As a 40th birthday present, a group of my high school friends planned a reunion in Tuscany, including a hike of the famous Cinque Terre trail along the western coast of Italy, just north of La Spezia. Cinque Terre literally means "Five Lands," referring to the five coastal cliffside villages of Riomaggiore, Manarola, Corniglia, Vernazza and Monterosso Al Mare (from south to north, as we hiked the trail -- although you can easily hike all or a portion of this 12 kilometer trail in either direction). In total, expect around five hours of hiking (at an average pace) across varying up and down terrain, with spectacular seaside views every step of the way.

Before you begin your ascent, you first need to get to the trailhead by either ferry or train from La Spezia, as you cannot drive in this region. You'll need to purchase a Cinque Terre national park permit, which includes a daily train pass, for 8.50 euros. The park permit can easily be obtained at the La Spezia train station upon arrival. At the same time, they will provide you with a very detailed trail map, which makes this hike foolproof on a self-guided basis. Upon arriving in Riomaggiore, which a 10 minute train ride from La Spezia, your adventure begins.

After you collect your breath from the amazing first view of the Tyrrhenian Sea crashing into the rocky cliffs, here is what you can expect:

"Riomaggiore, Cinque Terre" by Xavier via Flickr Creative Commons


From Riomaggiore to Manarola: About 20 minutes. There are lots of other hikers and it's a largely paved flat trail for most of the way. Stunning seaside views in this section are known as "Lover's Lane." It is also the most touristy leg of the trail, as it's the easiest and most accessible portion. Manarola was a quaint town, but better towns await.


From Manarola to Cornigilia: Around 1 hour and 15 minutes. Lots of other hikers. Largely flat unpaved trail that ends with 300-350 uphill paved stairs. Corniglia was nice to experience, but the best is yet to come.

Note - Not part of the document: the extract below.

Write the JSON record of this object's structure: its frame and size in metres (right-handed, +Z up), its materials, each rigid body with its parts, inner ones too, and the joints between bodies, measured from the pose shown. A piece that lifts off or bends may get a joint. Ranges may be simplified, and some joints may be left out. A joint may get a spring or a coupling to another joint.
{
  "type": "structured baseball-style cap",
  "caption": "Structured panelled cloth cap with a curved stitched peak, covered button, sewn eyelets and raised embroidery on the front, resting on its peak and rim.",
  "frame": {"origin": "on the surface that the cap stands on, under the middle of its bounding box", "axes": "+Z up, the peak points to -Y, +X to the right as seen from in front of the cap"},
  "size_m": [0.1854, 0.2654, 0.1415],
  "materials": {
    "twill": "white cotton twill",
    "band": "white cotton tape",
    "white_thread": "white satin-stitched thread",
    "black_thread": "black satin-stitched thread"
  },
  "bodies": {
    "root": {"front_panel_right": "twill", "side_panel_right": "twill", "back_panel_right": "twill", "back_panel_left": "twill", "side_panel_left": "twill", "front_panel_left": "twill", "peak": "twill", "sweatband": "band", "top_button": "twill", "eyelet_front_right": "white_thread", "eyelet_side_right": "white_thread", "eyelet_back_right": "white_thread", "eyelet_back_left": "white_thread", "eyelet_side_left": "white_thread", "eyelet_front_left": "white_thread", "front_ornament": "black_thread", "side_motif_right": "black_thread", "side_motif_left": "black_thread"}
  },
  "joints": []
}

From Corniglia to Vernazza: Around 1 hour and 30 minutes. Fewer hikers. The first half goes up an unpaved trail through terraced wine vineyards, and second half is coming down an unpaved trail. The trail can be steep both ways. Significantly harder than the first two legs. Vernazza was my favorite of the towns in terms of beautiful setting and restaurants, so a great place to stop for lunch. There was also a small beach here making it a great place to take a midday break.


From Vernazza to Monterosso Al Mare: Around 1 hour and 30 minutes. The fewest hikers, and clearly the hardest section of the hike. This unpaved trail basically has four evenly split sections: up, down, up, down. Same experience as the last leg, except you do it twice in the same time frame, so the steepest part of the hike is going up and then going back down. The last section comes down 400-450 paved steps through vineyards before winding into Monterosso Al Mare. I was glad I was coming down these steps, instead of going up them, although many will tell you to take this hike in the opposite direction, from north to south, to get the hardest part out of the way first. But, Monterosso Al Mare had the most resort-like feel, with two large beaches, and plenty of restaurants and shopping. For this reason, I really liked ending here and hanging out on the beach with a celebratory gelato.

"Monterosso al Mare" by David Kosmos Smith via Flickr Creative Commons

Monterosso Al Mare

From here you take a 30 minute train ride back out to La Spezia. Trains leave roughly every hour, so it is easy to go at your own pace and come back at your leisure. If you get tired at any point, the train stops at each of the middle villages, as well, if you need to abbreviate your hike.

Worth mentioning, it is best to start your hike early in the day, as the temperature can get pretty hot by the late afternoon. Plan accordingly and bring your sunglasses, sunscreen and lots of water and enjoy Italy's seaside paradise!